Picking interesting nodes:
A node is interesting if any one of three things is true:
- It has a diagonal, planar-passable neighbor with which 2 common, planar-impassable neighbors are shared.
- It has a cardinal (NSWE) neighbor which adjoins no more than 1 common, planar-impassable neighbor.
- It has a vertical connection.
- The tile contains a sock.
In essence: A diagonal-only connection between two tiles makes both interesting; tiles at a cardinal (NSWE) of an outer corner (not an inner corner) are interesting; Stairwells are interesting; Socks are important.
This list allows you to determine if a node is interesting simply by looking at its local neighbors, without concern for where those neighbors might connect.
Strictly, the third can be constrained further in the case of NxM staircases where N, M > 2 by not considering anything but the edge staircases to be interesting. That requires more pre-processing effort, however, as now you become concerned with the connection characteristics of your neighbors.
You can then calculate which interesting nodes have line-of-sight to each other, storing that mapping.
Line-of-sight:
A node has line-of-sight to another node if you have some stepped-line algorithm that can route from the start to the end without passing over some impassable tile. (
Bresenham's, for example. But note that this line algorithm is sensitive to which tile is "first" and which is "second". hasLOS(a, b) does not imply hasLOS(b, a))
The algorithm for searching:
- From start location, calculate all interesting nodes that are in line-of-sight (hasLOS(start, interestingx) == true). This is the starting open set for A*.
- Calculate all interesting nodes that are in line-of-sight of the end (hasLOS(interestingy, end) == true. Note: order of arguments is often important). This is the destination set for A*.
- Run a standard A* across the interesting nodes (until you hit one in the destination set). Remember: the hasLOS(interestingj, interestingk) mapping was calculated in advance for all interesting nodes.

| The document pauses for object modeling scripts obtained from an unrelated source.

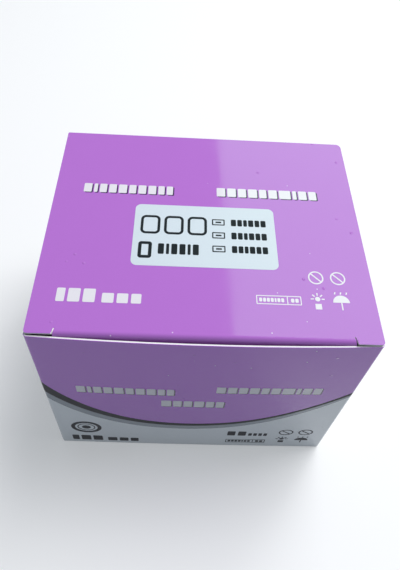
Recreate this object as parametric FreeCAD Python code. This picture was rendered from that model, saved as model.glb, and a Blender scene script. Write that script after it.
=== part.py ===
import FreeCAD, Part
import math
import os

# Closed folding carton of a hundred single-packed injection needles, in millimetres.
# Origin at the centre of the base: +X to the right, the front panel faces -Y, +Z up.

V = FreeCAD.Vector

# Needle, 0.31 mm across with 4 mm free, under its cap
needle_radius = 0.155
needle_free = 4.0
needle_in_hub = 5.0
needle_fit = 0.005       # clearance of the needle in its hub
socket_radius = 2.0      # taper socket for the syringe, taken as straight
socket_depth = 9.0
hub_wall = 0.3           # around the socket
barrel_length = 9.0
nose_radius = 1.1
nose_length = 6.0
flange_rim = 0.9         # the flange stands this far out from the barrel
flange_length = 2.0
cap_wall = 0.6
cap_fit = 0.02           # clearance of the cap on the hub's barrel
cap_length = 30.0

# Sealed pack: a formed pocket over each needle, with flat film around it
film = 0.2
paper = 0.12
pocket_end_room = 3.0    # from the pocket's end to the hub
cap_end_room = 9.0       # from the cap to the pocket's other end
pocket_side_room = 1.1   # beside the flange
pocket_top_room = 0.5    # above the flange
pocket_draft = 1.0       # each wall leans in by this
seal_end = 3.5           # flat film past the pocket's ends
seal_side = 2.5          # and beside it

# Strips of packs, in two stacks
packs_in_strip = 5
layers = 10
stacks = 2
stack_gap = 0.6
layer_gap = 0.05

# Room round the strips, which sets the carton's size
stack_side_room = 0.63   # between the stacks and the side panels
strip_clearance = 0.4    # between the strips and the glue flap
tuck_room = 4.01         # between the strips and the front panel, for the tuck flap
head_room = 15.21        # from the strips to the rim, for the fingers that lift them out

# Carton
board = 0.45             # coated folding boxboard
ink = 0.12               # printed field with its varnish
mark = 0.04              # mark printed over a field
bow_top = 1.3            # the front panel bulges outwards by this at its top edge
bow_foot = 0.3           # and by this at the base
sleeve_spans = 3         # the walls are ruled in this many spans, one above the other
corner_radius = 1.0      # outside of an upright fold
top_radius = 0.9         # outside of the dust flap's fold
foot_radius = 0.9        # outside of the fold under the front and back panels
side_foot_radius = 1.8   # outside of the softer fold under the side panels
inner_foot_radius = 0.5  # inside of that fold
base_layers = 2          # the glued base is two boards thick
ink_foot = 0.35          # the print stops this far above the base
seam_width = 0.3         # line along the edge of the outer base flap
seam_depth = 0.2
seam_setback = 22.0      # from the back panel to that line

# Dust flaps and relief notches at the top of the side panels
dust_length = 35.0
dust_taper_front = 6.0
dust_taper_back = 3.0
dust_shoulder = 3.0      # straight part of the flap beside its fold
dust_tip_radius = 4.0
front_notch = (2.4, 7.3)    # start and end behind the front corner
back_notch = (3.4, 5.9)     # start and end in front of the back panel
notch_depth = 1.2
fold_print = 1.6         # the print reaches this far in over the dust flap's fold

# Glue flap inside the back panel
glue_flap_width = 14.0
glue_flap_end = 4.0      # bare length above and below it
glue_flap_slope = 5.0

# Lid and its tuck flap
lid_rest = 0.05          # clearance between the lid and the dust flaps
hinge_gap = 0.02         # the lid's back edge stays this far inside the hinge line
lid_inset = 0.2          # the lid is this much narrower at each side
shoulder_insets = (0.6, 0.2)       # left and right shoulder, behind the front corners
shoulder_corner_radius = 1.0
lid_corner_radii = (1.0, 2.4)      # left and right corner at the back
crease_round = 0.5       # outside of the lid's back fold
tuck_fold_start = 1.75   # the tuck fold begins this far behind the front corners
tuck_fold_radius = 0.85  # inside of the fold
tuck_lean = 6.5          # degrees inwards, so that the flap swings clear of the front panel
tuck_depth = 16.0        # from the lid's underside to the flap's free edge
tuck_side_room = 8.2     # from the carton's sides to the flap's, at the fold
tuck_taper = 0.8         # each side comes in by this towards the free edge
tuck_corner_radius = 7.0
slit_widths = (0.12, 0.35)         # left and right slit beside the fold, which lock the flap
slit_chip = 0.3          # print chipped off the board along the left slit
slit_length = 2.45       # back from the front corners
slit_slant = 0.6         # they lean inwards towards the back

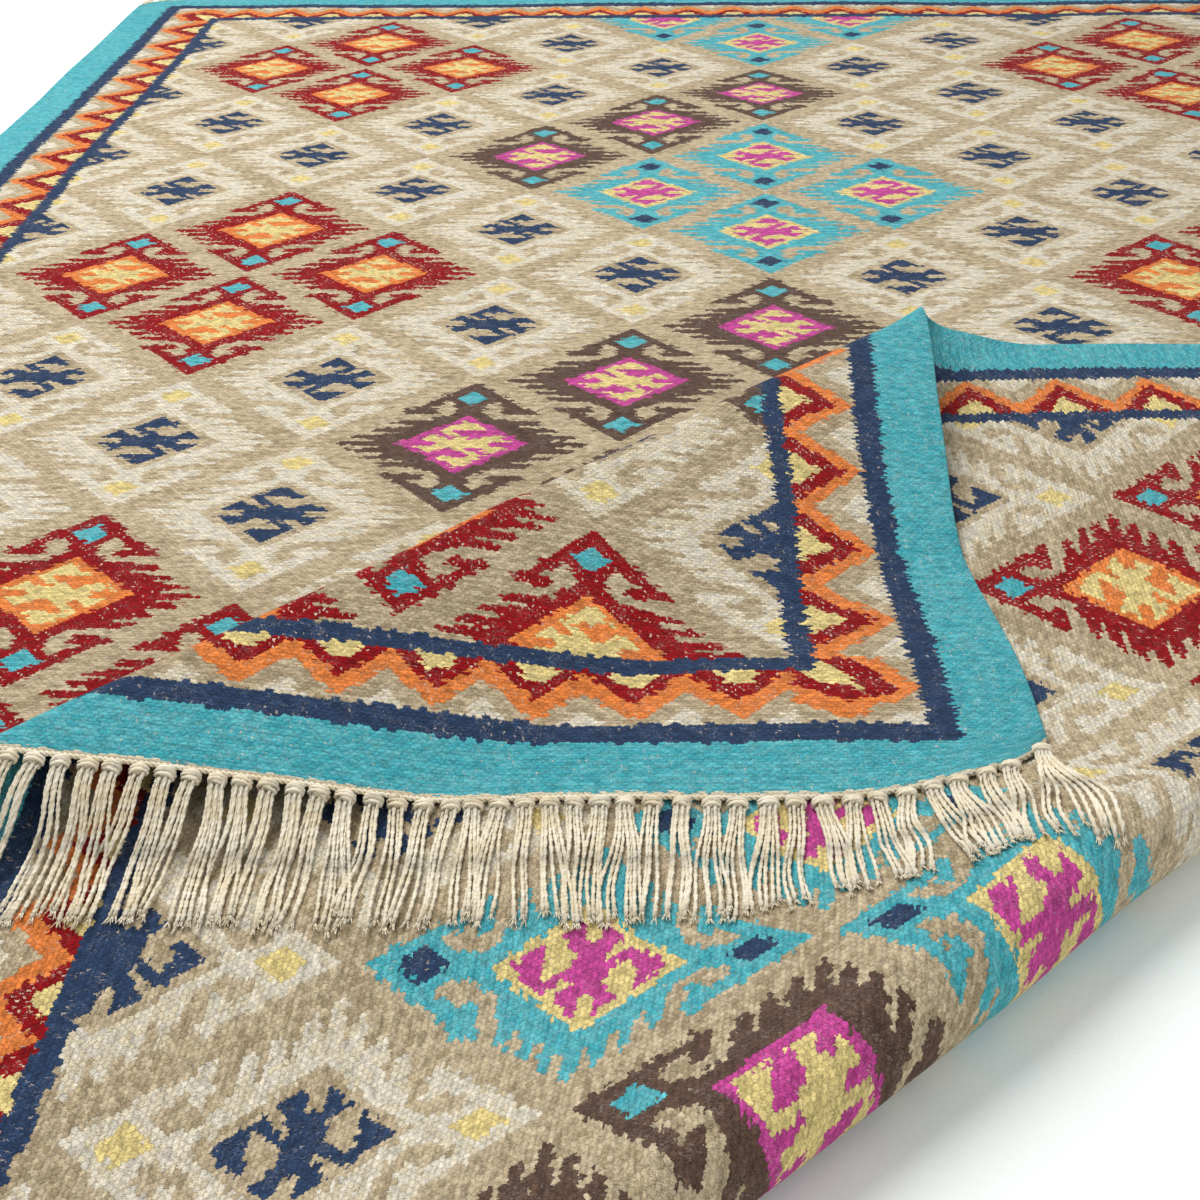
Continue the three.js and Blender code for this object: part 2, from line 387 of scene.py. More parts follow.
weave = {
    "warpPitch": 0.0024,
    "weftPitch": rug["cellLength"] / 42,  # 42 rows of weft to a cell
    "wander": 0.007,  # how far lines stray from true
    "fuzz": 0.004,  # how far stray fibres blur the beads
    "slip": 0.0022,  # how far each bead's colour strays
    "ragged": 0.0045,  # how far whole rows of a colour stop short or run over
    "beadRound": 0.3,
    "beadFall": 2.4,  # how quickly a bead falls off towards its rim
    "beadDepth": 0.0008,
    "outerBand": 0.018,
    "innerBand": 0.014,
    "sideRepeat": 0.076,
    "endRepeat": 0.060,  # from tip to tip of the zigzag along the ends
    "endBow": 0.008,  # how far the border's inner line strays outwards along the ends
    "bowFrom": 0.13,
    "bowTo": 0.32,
    "sideShift": 0.006,  # how much further from the corner the zigzag starts on the sides
    "yellowCut": 0.27,  # where the zigzag's yellow is cut off flat along the ends
    "dullFrom": 0.34,  # how dull the dye is on the whole
    "dullMore": {"streaks": 1.6, "patches": 2.0, "shade": 1.3},  # and how much that varies
    "cornerDull": 0.2,  # how much duller it is in the folded corner
    "bright": 1.08,  # how bright the wool is on the whole
    "brightMore": {"shade": 0.42, "fibres": 1.1, "streaks": 0.3, "heather": 1.2},
    "paintedHollowShade": 0.38,  # painted shade: how much darker it is where a bead dips under a warp
    "darkest": 0.2,
    "beadRelief": {"from": 0.6, "shade": 0.5},
    "fibreRelief": 1.4,
    "heatherRelief": 0.7,
    "hairThin": 0.014,
    "hairRare": 0.52,
    "hairShown": 0.14,
    "hairColour": dyed(226, 222, 212),
    "endWarps": {"from": 0.0004, "shade": 0.0022},  # how far in from the ends the warps show
    "endColour": dyed(226, 214, 186),
}

# How fine the wool's unevenness is: ripples a metre all ways, or across, along and through the rug
ripples = {
    "stray": 3.2,
    "fuzz": 560.0,
    "bare": 26.0,
    "hairPatches": 75.0,
    "ragged": (40.0, 170.0, 1.0),
    "streaks": (3.0, 26.0, 1.0),
    "patches": (45.0, 230.0, 1.0),
    "fibres": (1500.0, 700.0, 900.0),
    "heather": (130.0, 280.0, 1.0),
    "hair": (420.0, 260.0, 1.0),
}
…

- Connect the chain of interesting nodes, as well as the start & end (in their correct spots). Use the line-of-sight algorithm to fill in any missing steps (which is simple step-calculations, as opposed to searching. And in the case of interesting node connections, will be cached).
Caching:
Any call to hasLOS(a,b) can be cached. Such a function should calculate the path & distance if there exists a line-of-sight. Line-of-sight information between interesting nodes
must be stored (and updated if mutations occur, as below). Line-of-sight info for normal nodes
may be cached, and said cache may be dropped in the face of nearby mutation (as opposed to updating)--in addition--if the language supports soft-references, I recommend the cache be setup with that in mind to aid with memory consumption.
Mutation:
If the map needs to be mutated (and this
is DF, after all), you can modify the caches without requiring a full re-processing. Consider the set of modified tiles and their immediate neighbors as the "changed set." Recalculate the interesting status for each of those tiles. If any tile becomes not-interesting, make note, and remove any mappings from other interesting nodes to it. For any interesting node that has a path crossing the changed set and if that path is now invalid, remove the path. If a tile becomes interesting, calculate the paths to-and-from it as in the pre-processing step.
For the above interesting nodes that lost paths but were not themselves in the changed set, they get their new paths when the new interesting tiles in the changed set calculate their own paths. And as a characteristic of the algorithm, if there are paths deleted due to a blocked line-of-sight (but there is still some total path around the obstruction), new interesting points (and their connections) that are made will ensure the "pathing hole" is filled.
For non-interesting nodes that are not in the changed set, but are in line-of-sight with it, you have 2 options: drop their cached hasLOS() information, or attempt to drop any invalid entries. I recommend the former.
Empirical:
Feeding one of my forts in---I use a consistent architecture, so they all look alike---and time-to-path was decreased by ~10x over raw A*. Substantially more if there was no path from start to end. Much of my time seems to being eaten by I/O concerns, and the time-to-cache for hasLOS(non-interesting, interesting). Both are a characteristic of the testing, as I'm choosing random start and end pairs that do not share line-of-sight, and thus for almost every path there is no cached hasLOS(start, interesting) or hasLOS(interesting, end) information. Both of which are O(nm), where n is the number of interesting points, and m is the average distance from either or end to an interesting point. In short, if I had ~7 dwarves standing in my dining hall, all the non-interesting tiles would know which interesting tiles they're connected to within a few dozen frames, and that information won't be changing, especially once the map stops changing nearby. I'd expect ~20-30x improvement over raw A* by then.